T: Women are stealing everything from men at the moment. Why do you want to steal everything from us, you're stealing politics and fashion and now you want to steal man flu and reclaiming it as girly flu.

R: Ok, so I'll cut you a deal, we'll take the jobs and you can sit at hoe covered in your own mucus. There's my deal for you.

T: There's got to be a halfway house...

R: Did you never realise that women are ill also? Did you never think that when we're leaving the house, like I have this morning because my husband's too lazy to make a living, that we may be a little bit ill?

T: Well a little bit.

R: A little bit? Look at me. Look at what is coming out of my nose.

So what is the research all about?

T: Well it's basically a third of men have discovered by living with the women around them that they've taken over girly flu and are using our own tactics against us. Like saying "Oh I'm too ill to go out." But when their friends come round they're suddenly fine again.
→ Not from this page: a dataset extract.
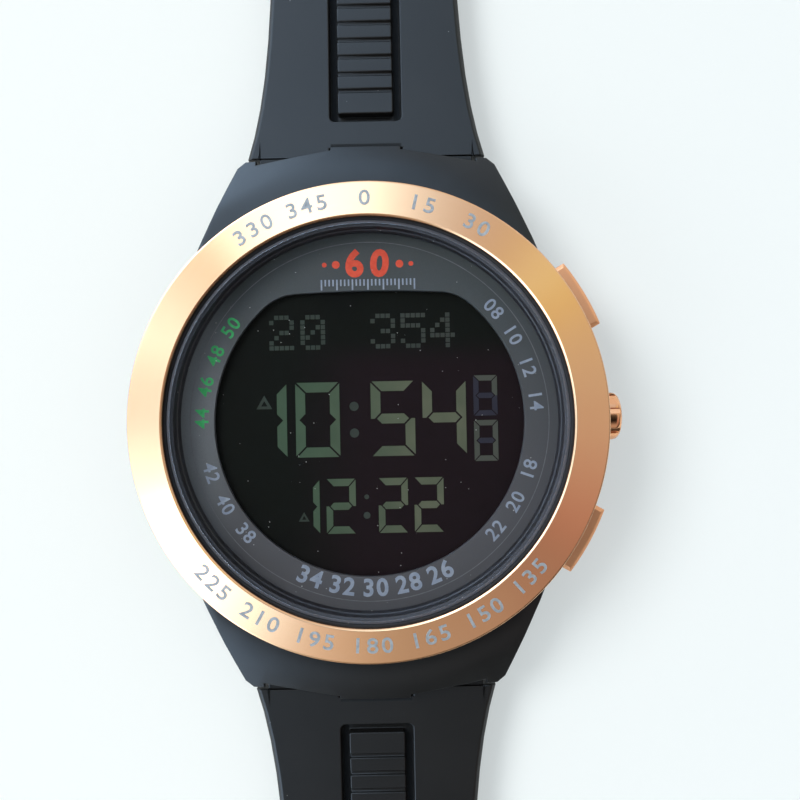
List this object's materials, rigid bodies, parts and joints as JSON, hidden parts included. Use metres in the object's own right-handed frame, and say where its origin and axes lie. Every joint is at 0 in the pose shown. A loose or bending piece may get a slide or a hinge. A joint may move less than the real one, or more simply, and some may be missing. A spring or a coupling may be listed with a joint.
{
  "type": "digital azan wristwatch",
  "caption": "Round digital wristwatch with a brushed rose-gold bezel, sprung side buttons, a dark display module, and a ribbed rubber strap with pin buckle and keepers.",
  "frame": {"origin": "centre of the case back's flat rest face", "axes": "+Z out of the display, +Y to 12 o'clock, +X to 3 o'clock where the buttons are"},
  "size_m": [0.0534, 0.2635, 0.0141],
  "materials": {
    "case_resin": "matte charcoal moulded resin",
    "rose_gold": "brushed rose-gold plate",
    "mineral_glass": "clear mineral glass",
    "seal_rubber": "black seal rubber",
    "black_plastic": "black moulded plastic",
    "grey_dial": "dark grey printed plate",
    "display_glass": "dark polarised liquid crystal cell",
    "white_plastic": "white moulded plastic",
    "green_board": "solder-masked glass laminate",
    "steel": "stainless steel",
    "brass": "brass and copper",
    "strap_rubber": "matte black moulded rubber",
    "buckle_steel": "brushed stainless steel"
  },
  "bodies": {
    "case": {"case_body": "case_resin", "bezel": "rose_gold", "crystal": "mineral_glass", "crystal_gasket": "seal_rubber", "dial_flange_ring": "black_plastic", "dial_plate": "grey_dial", "display_panel": "display_glass", "reflector_film": "white_plastic", "backlight_panel": "white_plastic", "display_connector_strip": "seal_rubber", "display_holder": "white_plastic", "circuit_board": "green_board", "controller_chip": "black_plastic", "compass_sensor": "black_plastic", "quartz_can": "steel", "booster_coil": "brass", "module_frame": "white_plastic", "battery_cell": "steel", "battery_clip": "steel", "buzzer_contact_spring": "brass", "buzzer_disc": "brass", "case_back": "steel", "case_back_gasket": "seal_rubber", "case_back_screw_1": "steel", "case_back_screw_2": "steel", "case_back_screw_3": "steel", "case_back_screw_4": "steel", "upper_pusher_spring": "steel", "upper_pusher_seal": "seal_rubber", "lower_pusher_spring": "steel", "lower_pusher_seal": "seal_rubber", "crown_button_spring": "steel", "crown_button_seal": "seal_rubber", "spring_bar_12": "steel", "spring_bar_6": "steel"},
    "upper_button": {"upper_pusher": "rose_gold", "upper_pusher_circlip": "steel"},
    "lower_button": {"lower_pusher": "rose_gold", "lower_pusher_circlip": "steel"},
    "light_button": {"crown_button": "rose_gold", "crown_button_circlip": "steel"},
    "buckle_strap": {"strap_buckle_half": "strap_rubber", "fixed_keeper": "strap_rubber"},
    "tail_strap": {"strap_tail_half": "strap_rubber"},
    "sliding_keeper": {"free_keeper": "strap_rubber"},
    "buckle": {"buckle_frame": "buckle_steel", "buckle_pin": "buckle_steel"},
    "tongue": {"buckle_tongue": "buckle_steel"}
  },
  "joints": [
    {"name": "upper_pusher_press", "type": "slide", "parent": "case", "child": "upper_button", "axis": [-0.866, -0.5, 0], "range_m": [0, 0.001], "stiffness_N_per_m": 1200, "deforming": ["upper_pusher_spring"]},
    {"name": "lower_pusher_press", "type": "slide", "parent": "case", "child": "lower_button", "axis": [-0.866, 0.5, 0], "range_m": [0, 0.001], "stiffness_N_per_m": 1200, "deforming": ["lower_pusher_spring"]},
    {"name": "crown_button_press", "type": "slide", "parent": "case", "child": "light_button", "axis": [-1, 0, 0], "range_m": [0, 0.001], "stiffness_N_per_m": 1200, "deforming": ["crown_button_spring"]},
    {"name": "buckle_strap_hinge", "type": "hinge", "parent": "case", "child": "buckle_strap", "pos_m": [0, 0.02805, 0.0034], "axis": [-1, 0, 0], "range_deg": [-3, 60]},
    {"name": "tail_strap_hinge", "type": "hinge", "parent": "case", "child": "tail_strap", "pos_m": [0, -0.02805, 0.0034], "axis": [1, 0, 0], "range_deg": [-3, 60]},
    {"name": "free_keeper_slide", "type": "slide", "parent": "buckle_strap", "child": "sliding_keeper", "axis": [0, -1, 0], "range_m": [-0.003, 0.018]},
    {"name": "buckle_hinge", "type": "hinge", "parent": "buckle_strap", "child": "buckle", "pos_m": [0, 0.10105, 0.0027], "axis": [1, 0, 0], "range_deg": [-40, 45]},
    {"name": "tongue_hinge", "type": "hinge", "parent": "buckle", "child": "tongue", "pos_m": [0, 0.10105, 0.0027], "axis": [1, 0, 0], "range_deg": [0, 80]}
  ]
}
R: It's like the male is too ill to do the housework but then he can manage to go down the pub to get a pint. It's a miracle. It's like Jesus lifting off and walking across the desert. He cant' answer the phone but he can play on his little - what's that thing called where you twiddle your thumbs around on that thing?

T: Oh, a games console?! I wondered where you were going with that one. What we're basically saying is it's not fair, you stealing our one make thing where we can lie there and suffer.
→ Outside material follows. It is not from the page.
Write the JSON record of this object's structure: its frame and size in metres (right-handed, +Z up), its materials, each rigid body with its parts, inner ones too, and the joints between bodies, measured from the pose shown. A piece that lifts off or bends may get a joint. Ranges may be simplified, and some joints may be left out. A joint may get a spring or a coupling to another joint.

R: It's such self indulgence. "I can't get up! Get me the remote control! Please lower the lid of the toilet!" Like you've ever done that.

T: The hinge works both ways, you can lift it up yourself as well. It's not difficult.
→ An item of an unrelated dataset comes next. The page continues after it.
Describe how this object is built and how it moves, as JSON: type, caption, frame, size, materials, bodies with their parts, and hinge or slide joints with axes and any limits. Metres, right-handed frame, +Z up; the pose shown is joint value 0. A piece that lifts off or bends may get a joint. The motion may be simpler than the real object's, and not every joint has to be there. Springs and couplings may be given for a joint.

R: Why would we want to lift it up to put our heads in it and kill ourselves by banging ourselves with the lid. That would be the only reason - there's nothing more naueseating than a man who's got the flu. Nothing is more grotesque. There must be research into why divorce happens, like when you move house and when you see a man who's got the flu.

T: You're picking on me! Why would you want to steal this from us and claim it as your own?

R: Do you see what we're talking about here? We're talking about a cold.

T: Oh we're talking about the flu here, it's very different. I mean, would it kill you when you're doing the shopping to buy tissues with nice soft balm on them? It wouldn't kill you.

R: Buy your own tissues! We're the woman, we hate you. You don't deserve the flu. Flus are going to go right over you now because even the viruses are grossed out by you.

Does that mean you get free Lemsip? Seems like you might need some!

R: I get free Lemsip - that's why I'm doing this gig!

T: That's the only reason she's in today.

R: Yeah but I think it was a fake one because I took it and nothing is happening. No no, that's a lie. But I do think they're giving me fake ones so I stick around.